15 Responses to South Dakota Regiment Led Vigilante Patrol at Sioux Falls Military Recruiting Office

  1. Hmmmm April 19th??? Why oh why does that date have significance to the likes of this bunch of rabble?

  2. The post on June 25th also is interesting as that is anniversary of another racist’s attack, George Armstrong Custer. The Natives went shopping and got him an Arrow shirt.

  3. mike from iowa

    Good thing the Indians used arrows since Custer believed he and the 7th were bullet-proof. And above criticism.

  4. Bill Fleming

    The militia law is kind of sexist, don’t you think, Cory?

  5. You’re right Bill. Sexism for sure
    I’m guessing they believe women should be barefoot and pregnant

  6. Who is regulating this “well regulated militia”? Seems to me they are an unregulated militia because the”well regulated” one is the National Guard. These guys are the “unwanted wannabe militia”. From the looks of them they could stand a bit of regulation starting with exercise and discipline in the buffet line.

  7. Nick Nemec

    Who is the regulating authority? These guys are a bunch of self appointed dumbasses with guns.

  8. Porter Lansing

    Awwwww … isn’t that cute? Bless their li’l pea-pickin’ hearts.

  9. The law is sexist, Bill! But the SD Regiment does say they’ll apps from men and women, as long as they are citizens of South Dakota.

    Of course, “citizen” is not defined in state law. Hmm….

  10. Bill Fleming

    Point being, CH, is that if their “well regulated militia” organization allows women, then — unless the militia law is changed — they don’t meet the law’s “regulations” right out of the chute. Neither would any male over 45 years old. Do you smell what I’m steppin’ in here, brother Cory?

  11. bearcreekbat

    Bill, according to Jeff Sharlet in “C Street, The Fundamentalist Threat to American Democracy,” a similar sexist problem developed in the US Military. Sharlet asserts that Christian fundamentalism has taken hold of the leadership in the military, who worshiped with members of the notorious C Street “Family,” which included John Thune – see:

    One example of sexism that Sharlet describes involves the US Air Force. He asserts that officers in the US Air Force were telling young women who joined to become pilots that their correct role is to be a wife and to bear children, suggesting they had no chance to advance in rank.
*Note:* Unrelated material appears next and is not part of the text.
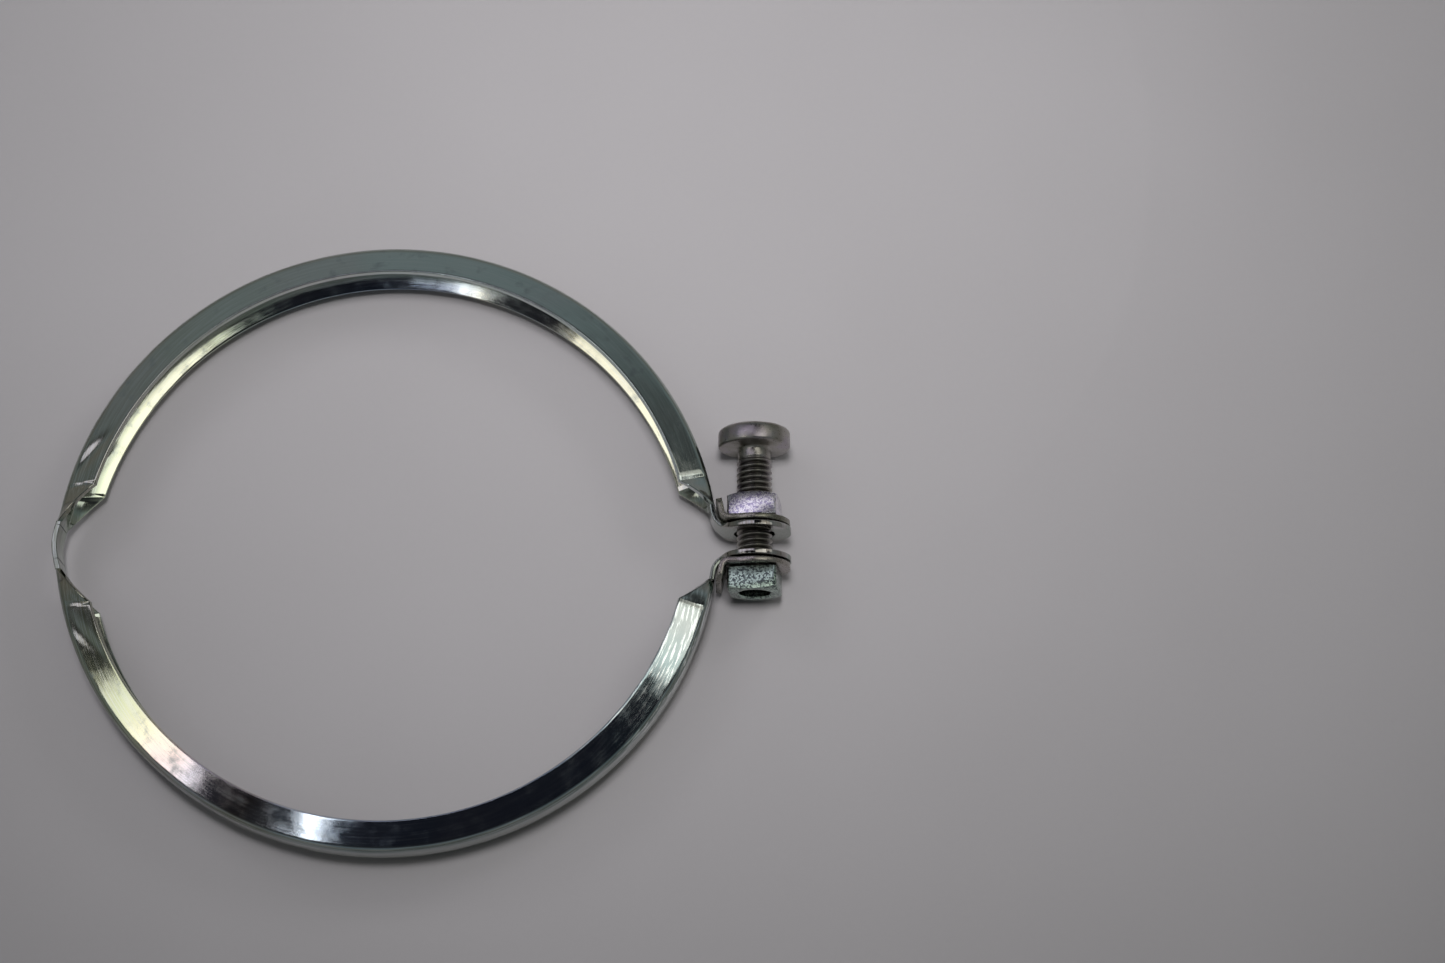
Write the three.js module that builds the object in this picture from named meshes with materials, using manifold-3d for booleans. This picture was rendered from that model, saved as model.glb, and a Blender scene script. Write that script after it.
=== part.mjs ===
// V-profile hose clamp: two profiled half rings of sheet steel, joined by a thin flexible bridge
// strap and pulled together by one screw through a pair of round ears.
// Millimetres. +X runs from the bridge strap to the screw, +Y is the screw's axis and points to
// its head, +Z is the ring's own axis. Every shape is drawn round the ring's centre, and the whole
// clamp is moved at the end so that the origin is the centre of its underside.

import * as THREE from 'three';
import { mergeVertices } from 'three/addons/utils/BufferGeometryUtils.js';
import Module from 'manifold-3d';

const wasm = await Module();
wasm.setup();

// Sheet and band profile
const SHEET = 0.9;
const RING_RADIUS = 55.3;        // outer face of the band's wall
const HALF_OFFSET = 2.9;         // each half ring is drawn from a centre this far past the joint line
const WALL_HALF_HEIGHT = 2.9;
const BAND_HALF_HEIGHT = 4.5;
const FLANGE_RUN = 4.9;          // how far a flange reaches towards the ring's axis

// Ends of the half rings, as distances from the joint line
const STRAP_HALF_LENGTH = 2.5;
const STRAP_BOW = 0.5;           // the strap bulges outwards in its middle
const BRIDGE_START = 2.9;
const BRIDGE_TAPER = { flat: 4.6, full: 11.9 };
const EAR_TAPER = { flat: 6.5, full: 11.3 };

// Ears, lock plates and nuts
const GAP = 0.3;                 // air between stacked pieces
const EAR_GAP = 4.1;
const EAR_RADIUS = 6.15;
const EAR_BEND = 3.2;            // middle of the sheet
const EAR_TIP_TURN = THREE.MathUtils.degToRad(4);   // the ear's outline stops this far short of its tip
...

Sharlet asserts that this Christian counseling caused otherwise highly qualified women to give up any effort to become pilots or advance further in their military careers.

  12. Roger Cornelius

    During the 1973 Wounded Knee occupation, we call these types the “goon squad”.
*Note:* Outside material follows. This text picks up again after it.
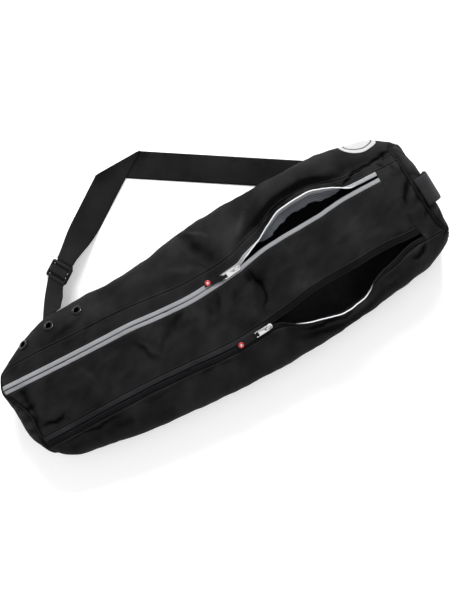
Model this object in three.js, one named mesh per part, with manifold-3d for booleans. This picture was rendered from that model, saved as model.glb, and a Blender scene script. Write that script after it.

    They’d probably poop their pants if they ever came face to face with ISIS, with an encounter being unlikely, they can only give “big talk” and remain nameless and mysterious. Real men have names.

  13. Donald Pay

    It’s pretty easy to dismiss these folks as little boys playing “soldier,” but you have to wonder how far away from reality do adults have to be before they have some sort of disorder that disqualifies them from actually being a soldier. I’ve never understood the need to inculcate oneself into a pecking order outfit where you are told what to do. I mean, what sort of person is going to want to join this outfit if he can’t be at least a Colonel. The “organization” page is just a hoot. Hell, if I am going to make up an organization, I’d make everyone a General (in other words, equals of the highest order). What sort of pathology does one have to have to think up something like this?
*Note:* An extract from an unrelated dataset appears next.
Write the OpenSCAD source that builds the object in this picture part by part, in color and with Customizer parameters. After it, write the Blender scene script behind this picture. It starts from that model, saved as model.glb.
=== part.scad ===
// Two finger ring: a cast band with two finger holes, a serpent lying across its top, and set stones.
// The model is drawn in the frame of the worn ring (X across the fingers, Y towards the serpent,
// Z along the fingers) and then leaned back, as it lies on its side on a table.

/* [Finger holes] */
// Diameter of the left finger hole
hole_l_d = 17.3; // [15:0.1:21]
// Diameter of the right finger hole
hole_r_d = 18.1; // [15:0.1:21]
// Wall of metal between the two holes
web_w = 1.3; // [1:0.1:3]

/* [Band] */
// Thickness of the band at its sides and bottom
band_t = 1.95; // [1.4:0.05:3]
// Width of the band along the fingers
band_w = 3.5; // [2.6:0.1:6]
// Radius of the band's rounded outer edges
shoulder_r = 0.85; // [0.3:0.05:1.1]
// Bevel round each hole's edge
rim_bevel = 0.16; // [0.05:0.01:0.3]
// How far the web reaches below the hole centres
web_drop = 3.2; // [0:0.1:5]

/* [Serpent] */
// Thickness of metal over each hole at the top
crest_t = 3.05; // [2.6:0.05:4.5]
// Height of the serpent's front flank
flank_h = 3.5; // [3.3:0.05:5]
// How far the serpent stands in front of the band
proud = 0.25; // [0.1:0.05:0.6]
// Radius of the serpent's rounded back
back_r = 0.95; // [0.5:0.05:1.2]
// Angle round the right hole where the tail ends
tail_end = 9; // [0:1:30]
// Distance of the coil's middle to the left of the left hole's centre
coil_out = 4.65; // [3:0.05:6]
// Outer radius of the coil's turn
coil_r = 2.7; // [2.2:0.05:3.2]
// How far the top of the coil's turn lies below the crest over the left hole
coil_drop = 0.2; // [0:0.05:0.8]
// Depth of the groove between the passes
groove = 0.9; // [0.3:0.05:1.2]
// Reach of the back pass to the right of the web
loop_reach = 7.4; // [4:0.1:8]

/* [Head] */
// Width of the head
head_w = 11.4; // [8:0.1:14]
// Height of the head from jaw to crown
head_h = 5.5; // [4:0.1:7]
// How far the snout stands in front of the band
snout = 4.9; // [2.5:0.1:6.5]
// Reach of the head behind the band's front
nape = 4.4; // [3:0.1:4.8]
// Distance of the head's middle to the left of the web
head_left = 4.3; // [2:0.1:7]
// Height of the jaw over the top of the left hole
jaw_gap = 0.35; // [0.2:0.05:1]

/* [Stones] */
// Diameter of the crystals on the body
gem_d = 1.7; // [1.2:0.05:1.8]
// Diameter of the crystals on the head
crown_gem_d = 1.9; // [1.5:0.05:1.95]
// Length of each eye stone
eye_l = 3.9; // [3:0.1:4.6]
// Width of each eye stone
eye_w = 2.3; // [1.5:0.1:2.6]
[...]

  14. Roger, the use of the term “goon squad” suggests that the group is aligned with a Dick Wilson. As far as I can tell, the South Dakota Regiment is not aligned with any specific politician or leader. Their website offers no names at all… which transparency I would think would be key to ensuring that this armed group is “well-regulated.” But we should watch: at the point where a group like this would start aligning with a candidate and trying to influence voters with their armed presence, we would have a grave problem.

  15. Donald, I would agree there’s something unhealthy in thinking that marching around with a firearm makes one into a movie hero. Maybe it’s time for Michael Moore to come make a sequel to Bowling for Columbine and compare the Michigan militiamen he featured back in 2002 to these South Dakota militaters.